Searching for new physics using ultracold molecules

High-energy physics is in a peculiar position. Having tested the Standard Model – the description of all known particles and forces, bar gravity – to what might have been expected to be its breaking point, we’ve found no clear flaws in that theoretical edifice. And yet it accounts for what makes up just 5% of the known universe, while dark matter and dark energy remain mysterious. Nor do we know why this much ordinary matter exists at all, given that cosmological theories predict that the Big Bang should have formed equal amounts of matter and antimatter that should mutually annihilate.

With such puzzles in mind, particle physicists have drawn up plans for an even larger successor to the Large Hadron Collider (LHC) at Cern, which completed the Standard Model by identifying the Higgs boson in 2012. The Future Circular Collider, overlapping the LHC’s circular tunnel like a Venn diagram, would have a whopping circumference of 100km and give access to larger energy scales, at an estimated cost of $9 billion (£7.3 billion).

But there’s a cheaper way of looking for physics beyond the Standard Model that we can do already in the laboratory – using molecules. Spectroscopic and interferometric measurements on atoms and molecules cooled to a fraction of a degree above absolute zero have become so accurate that tiny deviations from theory, indicative of ‘new physics’, can be reliably sought.¹ Such studies have been going on for decades in parallel with atom-smashing. In 1997, for example, a team based at Jila in Boulder, Colorado, US, reported the signature of parity violation – basically a breakdown of left–right symmetry, first seen in 1956 by Chien-Shiung Wu and her collaborators – in electronic transitions of caesium atoms.²

One potential crack in the Standard Model is a breakdown of time symmetry – the principle that the fundamental laws of physics look the same whether running forwards or backwards in time. (Time symmetry violation is essentially equivalent to simultaneous violation of the conservation of charge and parity, CP.) This violation seems to be one way to generate the asymmetry between the amounts of matter and antimatter in the universe in cosmological models, and is associated with new, very massive particles. But experiments on ultracold molecules could disclose another predicted consequence of time-reversal violation: an electric dipole moment of the electron (eEDM). That’s to say, the violation predicts that the electron will have an asymmetric distribution of charge along its spin axis. If so, we should expect tiny shifts in some of the electronic transitions of atoms and molecules.

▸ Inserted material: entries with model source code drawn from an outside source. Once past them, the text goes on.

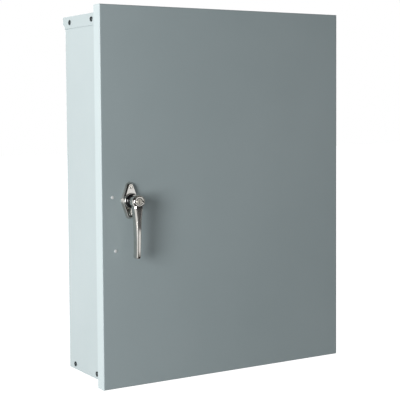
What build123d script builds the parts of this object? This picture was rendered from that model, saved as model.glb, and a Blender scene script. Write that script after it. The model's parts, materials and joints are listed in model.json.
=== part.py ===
"""AC disconnect box: a wall-hung sheet-steel cabinet with a hinged, key-locked door and a
three-pole moulded-case switch inside.

Frame: origin on the wall, at the centre of the four wall bolts. +X right, +Y into the wall,
+Z up, so every "standoff" below is a distance in front of the wall, at y = -standoff.
"""
from build123d import *
from math import cos, radians, sin, sqrt
import os

os.makedirs("parts", exist_ok=True)

# ------------------------------------------------------------------ driving dimensions (mm)
# Cabinet and door
sheet = 1.5                    # steel sheet of cabinet and door
bend_inner = 1.0               # inside radius of the sheet's bends
body_depth = 142.0             # back's outer face to the face of the front lips
air_gap = 6.0                  # the back stands off the wall on embossed feet
lip = 12.0                     # front lips, turned inwards
door_width = 508.0
door_height = 660.4
door_flange = 23.0             # depth of the door pan
door_lap = 3.5                 # door edge beyond the cabinet's side
door_overhang = 12.7           # door edge beyond the cabinet's top and bottom
door_bend = 1.6                # outer radius of the door pan's folded edges
gasket_thickness = 3.2
gasket_width = 10.0
gasket_corner = 6.0
closed_gap = 0.3               # unloaded gap between gasket and lips

# End cap, end wall and their screws
cap_flange = 21.2              # height of the top cap's side flanges
cap_overhang = 5.0             # the cap reaches this far behind the cabinet's back
cap_corner = 7.0               # radius of the flange's lower rear corner
cap_door_gap = 2.0             # from the cap's flange to the door's flange
cap_screw_standoff = 29.5      # rear screw of each pair
cap_screw_setback = 10.5       # front screw, behind the cap flange's front edge
cap_screw_drop = 10.7          # below the top
wall_screw_standoff = 32.0
wall_screw_setback = 10.0      # front screw, behind the door's flange
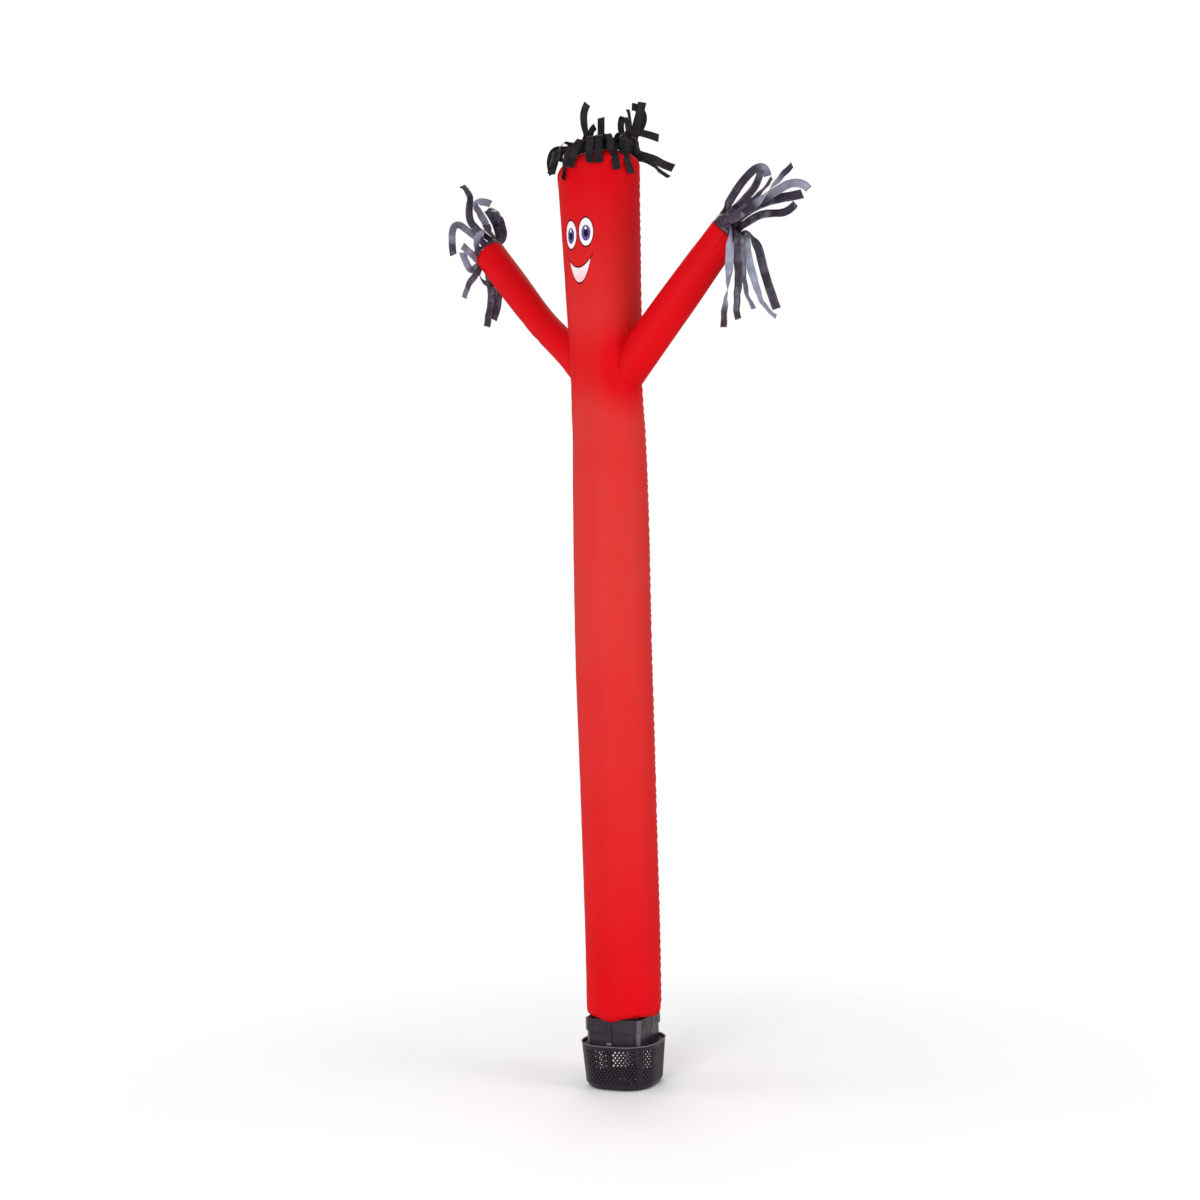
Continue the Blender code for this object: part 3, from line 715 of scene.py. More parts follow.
def makeSleeve(name):
    sizes = sleeveSet[name]
    mouth = sizes["rings"][-1][0]
    mesh = bmesh.new()
    roots = {}

    def spot(u, v):
        turn = u * 2 * math.pi
        key = round(u * sleeveSet["around"]) % sleeveSet["around"]
        if key not in roots:
            roots[key] = sleeveRoot(name, turn) - sleeveSet["tuck"]
        root = roots[key]
        distance = root + (mouth - root) * (0.35 * v * v + 0.65 * v)
        past, short = distance - root - sleeveSet["tuck"], mouth - distance
        lift = 0.0
        for at, bearing, length, slant, depth, width in sizes["folds"]:
            off = turnPast(math.degrees(turn), bearing)
            lift += foldRise(distance - at, math.radians(off) * sleeveSet["foldRadius"],
                             length, slant, depth, width)
        gather = math.sin(turn * sleeveSet["rootGathers"] + 1.6 * math.sin(turn * 3 + 1))
        lift += sizes["pucker"] * gather * math.exp(-abs(past) / 0.02) * min(1, abs(past) / 0.006)
        lift -= 0.0014 * fade(past, 0.005)
        gather = math.sin(turn * sleeveSet["mouthGathers"] + 1.9 * math.sin(turn * 2))
        lift += 0.0011 * gather * math.exp(-short / 0.022)
        lift += 0.0010 * ripple(2 * math.cos(turn), 2 * math.sin(turn), distance * 7, 11.0)
        return sleeveSpot(name, distance, turn, lift)

    clothGrid(mesh, sleeveSet["around"], sleeveSet["rows"], spot,
              lambda u, v: (2.0 + u * 0.37, v * 0.55), closed=True)
    bmesh.ops.recalc_face_normals(mesh, faces=mesh.faces)
    made = toObject("nylonSleeve" + name.capitalize(), mesh, redNylon)
    thicken(made, sleeveSet["thickness"])
    mount(made, "red_nylon", "arm_" + name)
    return made


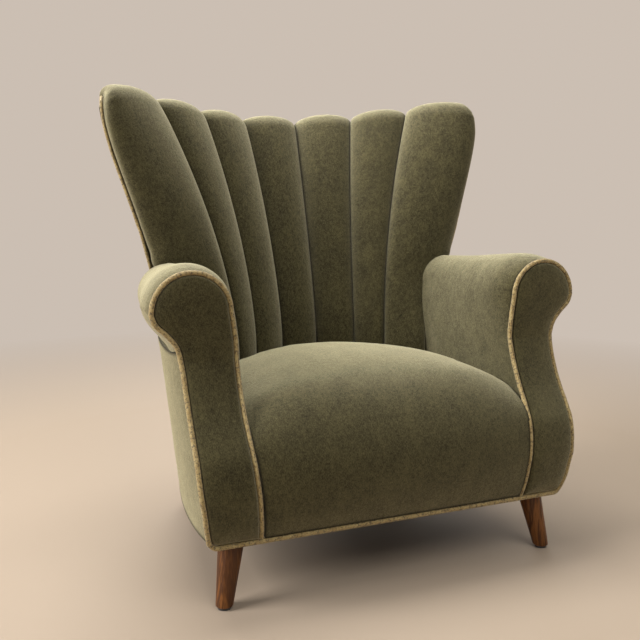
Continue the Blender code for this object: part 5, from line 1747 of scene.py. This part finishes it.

Such shifts would be more apparent in some molecules than others. Specifically, those made from very heavy atoms and with their own dipole moment contain very high internal electric fields, the strength of which determines the spectral shifts. In 2018 an international project called the ACME Collaboration reported improved limits on the electron’s EDM from measurements on thorium oxide³ – itself an improvement of the first ACME experiment in 2014.⁴ The measurements themselves used laser fluorescence to probe the frequency at which an electron in the molecule precesses (rotates) in an applied magnetic field. The ACME team’s limits on the possible scale of the eEDM implied that any new particles associated with time-reversal asymmetry would have to have masses greater than at least 3TeV – within the reach of the LHC, although the more likely mass limit of 30TeV is not.

One of the challenges for such studies of the eEDM is that the measurements are extremely sensitive to stray magnetic and electric fields in the lab. One solution is to tune the polarisation of the molecules with an applied electric field such that they acquire near-zero sensitivity to magnetic fields while remaining in a state where the eEDM can be measured accurately from electron precession. In January a team with members based at Caltech and Harvard described how to do that using CaOH as the test molecule (although actual eEDM determinations would use heavier equivalents, like YbOH or RaOH).⁵

Now the Caltech group, led by Nicholas Hutzler, has reported another way to insulate such molecules from both random magnetic and electronic fields: by probing CP violation using so-called ‘clock’ transitions, for which such field-induced shifts ‘magically’ cancel out.⁶ They show that a wide range of diatomic and polyatomic molecules have transitions like this, using as an example a bending vibration in the electronic ground state of ¹⁷³YbOH. The notion of these clock transitions was proposed three years ago to deal with the problem of magnetic-field sensitivity⁷ and involves hyperfine states, caused by interactions between the electrons and the nuclear spin. But eliminating sensitivity to electric fields too, while still maintaining good sensitivity to CP violation, should bring us even closer to finding new physics in molecules – if indeed it exists.